Implementing legislation provides that the UK ETS’ allowances cap will be reduced annually by approximately 4.2 million allowances (article 22, Greenhouse Gas Emissions Trading Scheme Order 2020/1265). However, an explanatory memorandum produced by the Department for Business, Energy and Industrial Strategy describes this cap as “temporary”, with consultations to follow. To the extent that the actual rate of decrease is not clearly set out in advance, this increases the risk for market participants.
Negotiators of any future link between the UK and the EU ETS will have a growing number of examples to draw from:
Switzerland and the EU agreed to link their ETS schemes in 2017. Following ratification in late 2019, the EU-Switzerland Agreement entered into force on 1 January 2020. There is now mutual recognition of allowances between the Switzerland ETS and the EU ETS (pursuant to article 4(1) of the EU-Switzerland Agreement). However, the fact that it took over ten years of negotiations to agree upon the integration of a relatively small scheme with the EU ETS is perhaps indicative of the risks involved in linking schemes. They are inherently complex and political.
Links have also been created at sub-national level, for example, between cities and regions in Japan and between states in the USA and Canada. The sub-national schemes in the USA and Canada are also instructive of how politics can affect linked programmes:
- In July 2018, a new government in Ontario revoked its short-lived emissions trading scheme and all trading of allowances was then prohibited.

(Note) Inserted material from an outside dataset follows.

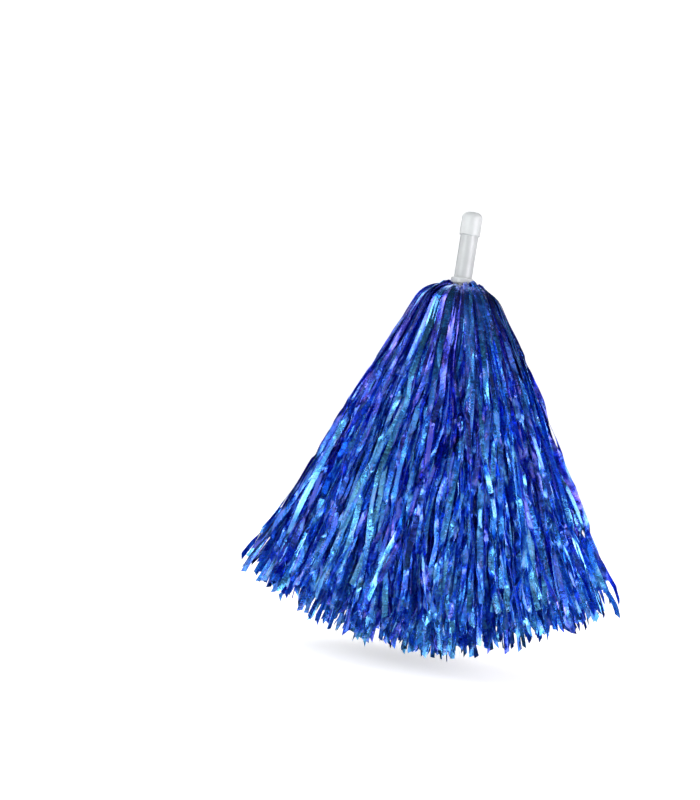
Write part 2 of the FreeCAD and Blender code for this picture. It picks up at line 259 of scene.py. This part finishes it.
def hanging_strips(name, rng, azimuth, spread, shape, fill):
    """Strips of one lock: they fan out over `spread` radians round `azimuth`, in small tufts."""
    count = fill["strips"]
    tufts = count * 2 // 5
    tuft = rng.integers(0, tufts, count)
    tuft[rng.integers(0, count)] = tufts - 1  # the last tuft is never empty
    single = np.arange(count)

    def pick(low, high):
        return rng.uniform(low, high, (count, 1))

    def pick_tuft(low, high):
        return rng.uniform(low, high, (tufts, 1))[tuft]

    layer = np.clip(rng.beta(1.0, 1.6, (tufts, 1))[tuft] + pick(-0.08, 0.08), 0, 1)  # 0 is outside
    bulge = pick_tuft(-3.2 * MM, 0.4 * MM) + pick(-0.3 * MM, 0.3 * MM)
    bulge = bulge * (1 - 0.7 * layer)
    sunk = layer * shape["thickness"] * 0.9
    roll = shape["roll"] - sunk + bulge * 0.3
    top = shape["top"] - sunk + bulge
    inward = np.radians(fill["inward"]) * rng.beta(1.0, 1.5, (count, 1)) * (0.3 + 0.7 * layer)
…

This effectively led to Ontario’s withdrawal from its newly created link with the California and Québec schemes without notice.

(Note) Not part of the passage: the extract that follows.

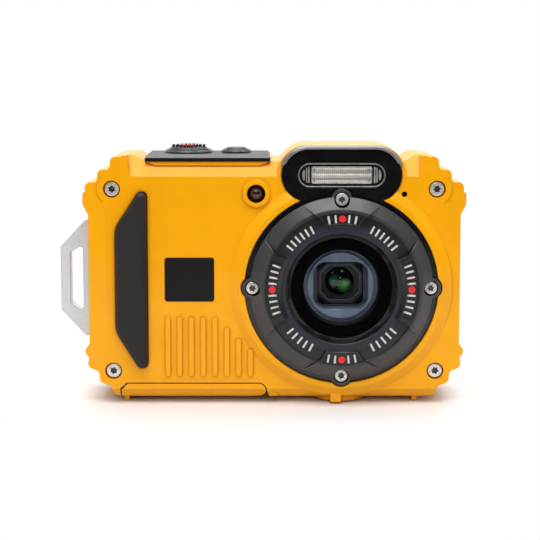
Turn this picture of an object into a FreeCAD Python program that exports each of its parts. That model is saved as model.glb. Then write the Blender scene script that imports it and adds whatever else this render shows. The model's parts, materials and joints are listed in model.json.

- The Regional Greenhouse Gas Initiative (RGGI) is a combined market originally constituted by ten states in the US northeast. New Jersey withdrew in 2011 but, after the election of a new governor, later officially re-entered the RGGI on 1 January 2020.
The growing complexity of emissions trading markets, linked or otherwise, will inevitably lead to more commercial and regulatory disputes. However, what options may be open to market players that lose out if a scheme is abruptly cancelled or delinked?
Typically, linking agreements only provide for a mechanism for the resolution of disputes between the parties to the agreement and not for market participants. Given the framework of the UK-EU TCA (and the model of the EU-Switzerland Agreement), it is likely that this will also be the case for any future UK-EU linking agreement. Market participants will therefore have to look elsewhere if things go wrong.
Where relief is not available in the relevant state’s judicial system, it may be possible to seek recourse under an investment treaty, as exemplified by a recently announced dispute arising out of the cancellation of Ontario’s cap-and-trade scheme. In December 2020, Koch Industries and Koch Supply & Trading commenced proceedings against Canada under NAFTA, arguing that Ontario’s cancellation (without compensation for market participants) constituted an unlawful expropriation and breached NAFTA’s minimum standard of treatment. The case will be closely monitored.
The growth and internationalisation of emissions trading schemes offers significant opportunities for those involved. However, it also requires participants to navigate complex and overlapping regimes. While climate policy remains in a state of flux, market participants will be wise to structure their investments in a manner that provides for a possible right of recourse if regulations are unfairly changed or if schemes are abruptly delinked or cancelled.